*Aim:*
What follows is a block of records; restate each one word for word.

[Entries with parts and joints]
--------

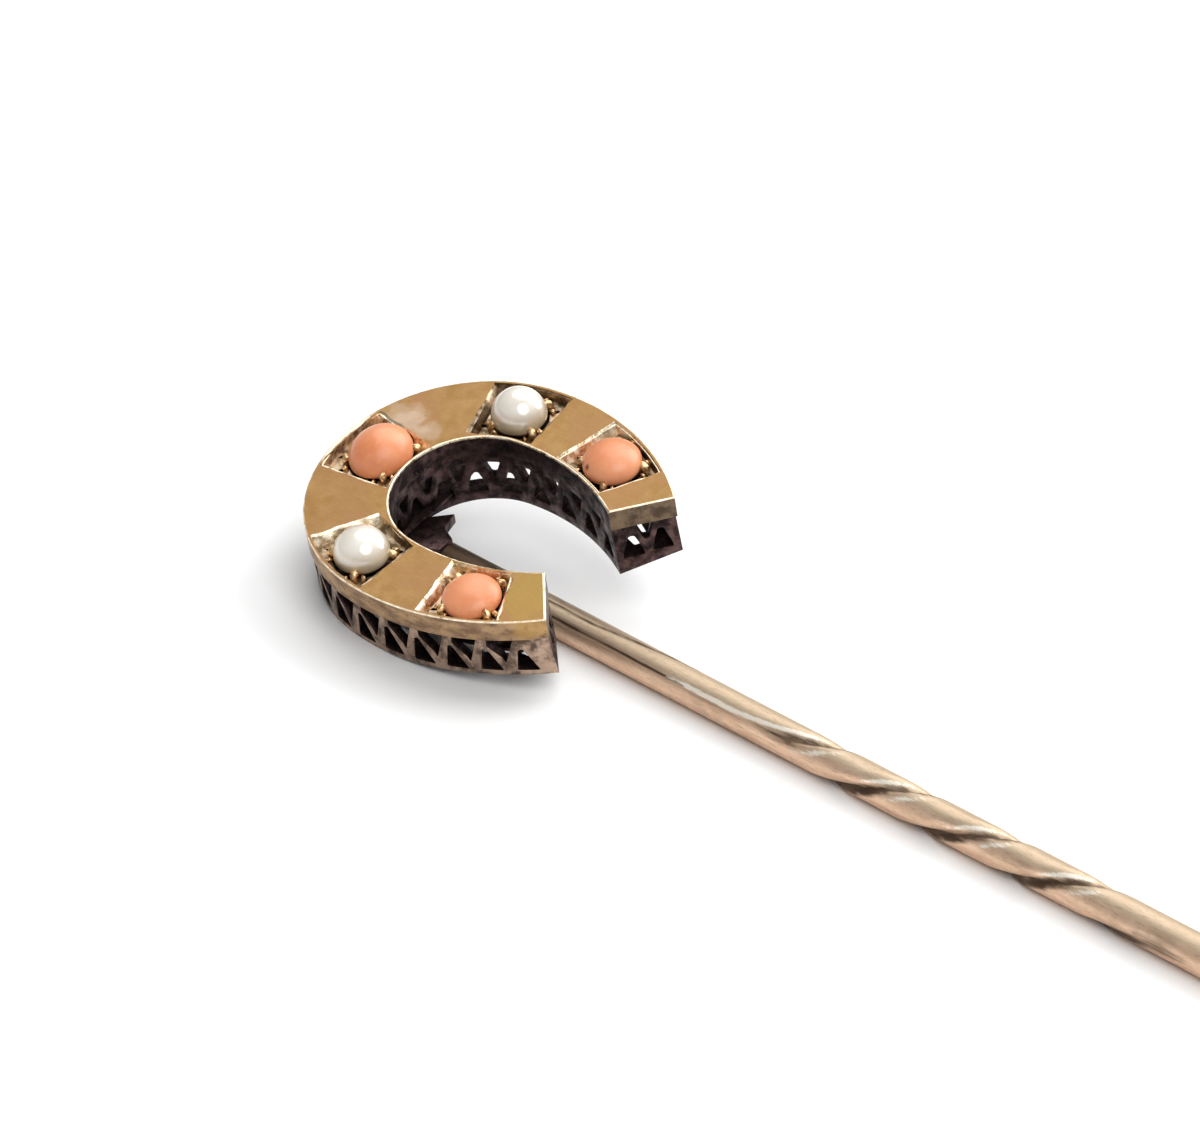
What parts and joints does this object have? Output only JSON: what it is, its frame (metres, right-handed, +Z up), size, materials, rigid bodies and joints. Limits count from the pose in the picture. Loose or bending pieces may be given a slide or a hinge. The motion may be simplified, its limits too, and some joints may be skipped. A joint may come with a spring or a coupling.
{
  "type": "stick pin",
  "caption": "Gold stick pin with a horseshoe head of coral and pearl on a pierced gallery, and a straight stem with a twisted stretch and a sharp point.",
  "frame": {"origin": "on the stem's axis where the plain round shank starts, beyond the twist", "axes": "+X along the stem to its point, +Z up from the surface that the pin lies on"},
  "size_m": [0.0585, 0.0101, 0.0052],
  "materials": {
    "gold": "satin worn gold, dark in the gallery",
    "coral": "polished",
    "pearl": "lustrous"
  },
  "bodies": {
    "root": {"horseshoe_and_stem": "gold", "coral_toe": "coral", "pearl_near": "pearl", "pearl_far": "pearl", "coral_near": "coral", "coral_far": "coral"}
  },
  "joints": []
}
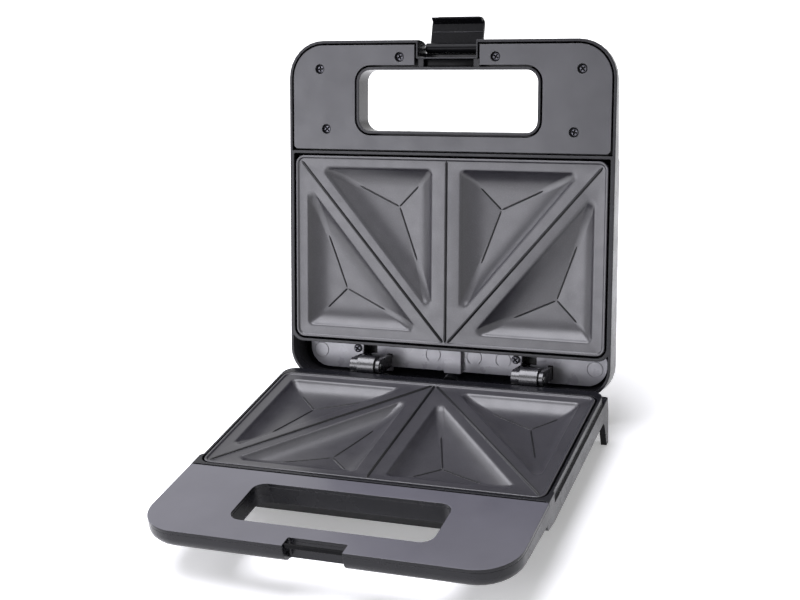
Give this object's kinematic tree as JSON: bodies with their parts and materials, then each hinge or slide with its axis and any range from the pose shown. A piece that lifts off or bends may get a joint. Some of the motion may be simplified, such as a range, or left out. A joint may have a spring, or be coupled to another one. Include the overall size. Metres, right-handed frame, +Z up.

--------

*Problem solution:*
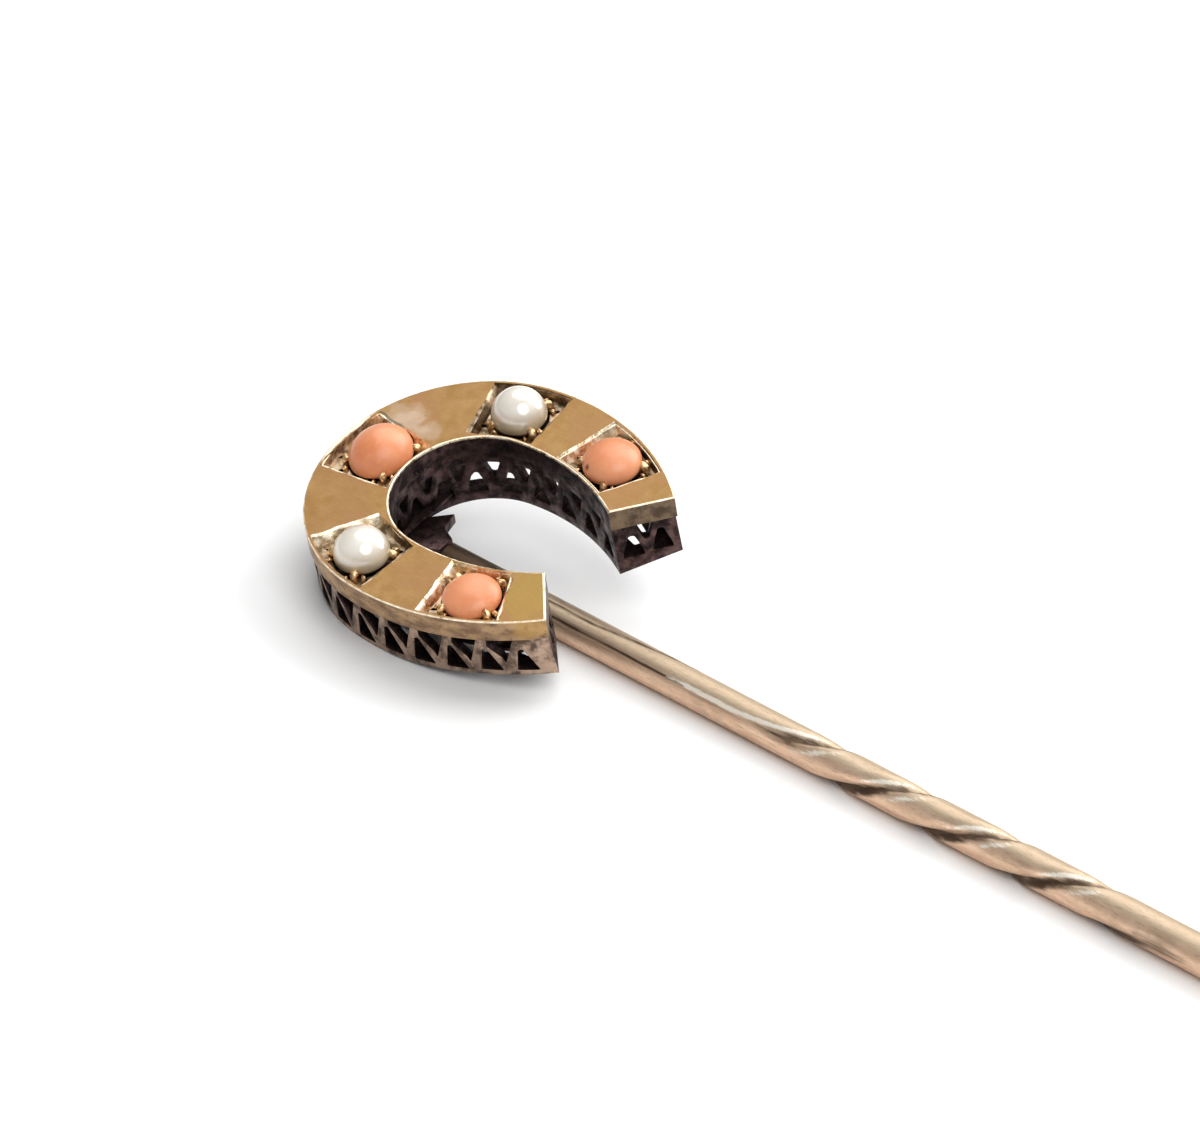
What parts and joints does this object have? Output only JSON: what it is, its frame (metres, right-handed, +Z up), size, materials, rigid bodies and joints. Limits count from the pose in the picture. Loose or bending pieces may be given a slide or a hinge. The motion may be simplified, its limits too, and some joints may be skipped. A joint may come with a spring or a coupling.
{
  "type": "stick pin",
  "caption": "Gold stick pin with a horseshoe head of coral and pearl on a pierced gallery, and a straight stem with a twisted stretch and a sharp point.",
  "frame": {"origin": "on the stem's axis where the plain round shank starts, beyond the twist", "axes": "+X along the stem to its point, +Z up from the surface that the pin lies on"},
  "size_m": [0.0585, 0.0101, 0.0052],
  "materials": {
    "gold": "satin worn gold, dark in the gallery",
    "coral": "polished",
    "pearl": "lustrous"
  },
  "bodies": {
    "root": {"horseshoe_and_stem": "gold", "coral_toe": "coral", "pearl_near": "pearl", "pearl_far": "pearl", "coral_near": "coral", "coral_far": "coral"}
  },
  "joints": []
}
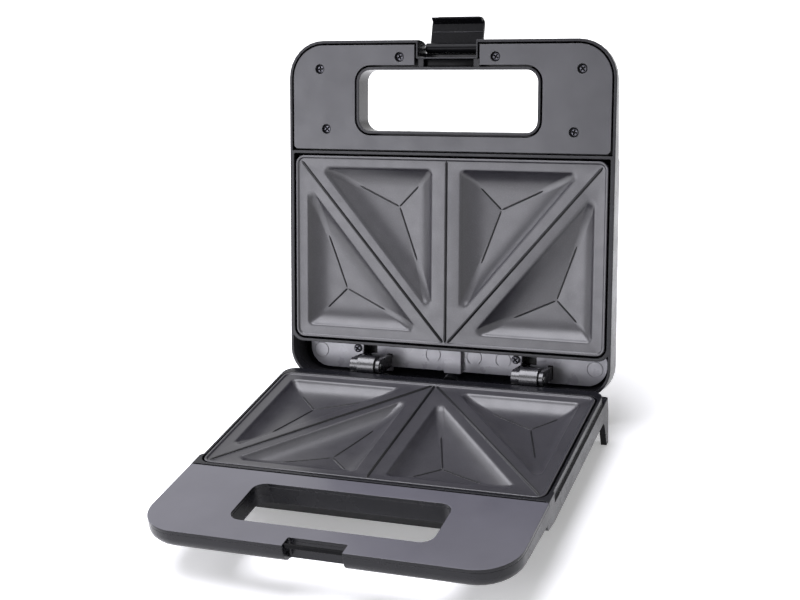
Give this object's kinematic tree as JSON: bodies with their parts and materials, then each hinge or slide with its axis and any range from the pose shown. A piece that lifts off or bends may get a joint. Some of the motion may be simplified, such as a range, or left out. A joint may have a spring, or be coupled to another one. Include the overall size. Metres, right-handed frame, +Z up.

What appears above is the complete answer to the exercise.